When Virtues are Vices: The Weaponization of Scientific Norms
Conservative critics of mainstream climate science and environmental health science often “weaponize” traditional scientific virtues to manufacture doubt and slow the regulatory process. For example, climate skeptics appeal to Popperian falsifiability and Mertonian norms such as organized skepticism, arguing that mainstream climate science is unfalsifiable and propped up through closed scientific communities. The “Secret Science Reform Act,” which was passed by the US House of Representatives in both 2014 and 2015, would have prohibited US EPA from using “scientific technical information” unless it was “publicly available online in a manner that is sufficient for independent analysis and substantial reproduction of research results.”

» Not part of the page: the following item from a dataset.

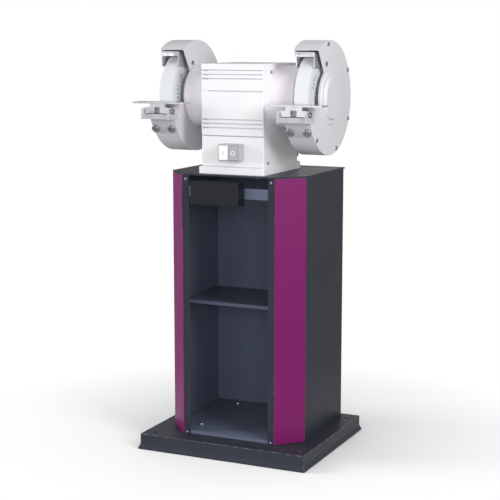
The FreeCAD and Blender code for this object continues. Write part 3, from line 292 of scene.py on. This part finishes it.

These rhetorical appeal to traditional scientific virtues make it difficult to dismiss these anti-environmentalists as “anti-science.” Indeed, the effect of these appeals is to represent anti-environmentalists as defenders of science from the threats of politicization.
I first argue that this kind of appeal to scientific virtues depends on a “narrowly epistemic” conception of the aims of scientific research. On this conception, the sole constitutive aim of science is to produce impartial knowledge. Other aims — such as protecting human health and the environment — are less important. The traditional scientific virtues reflect this strict separation of constitutive epistemic aims and practical uses of science.
I go on to propose an alternative conception of the aims of scientific research, according to which epistemic and pragmatic aims of science can be equally important and mutually influencing. This view of the aims of science supports an alternative understanding of scientific virtues. On this understanding, when traditional scientific “virtues” are weaponized by conservative anti-environmentalists — when they are used to delay protective regulation, frustrating the constitutive pragmatic aims of a scientific field — they are actually vices rather than virtues.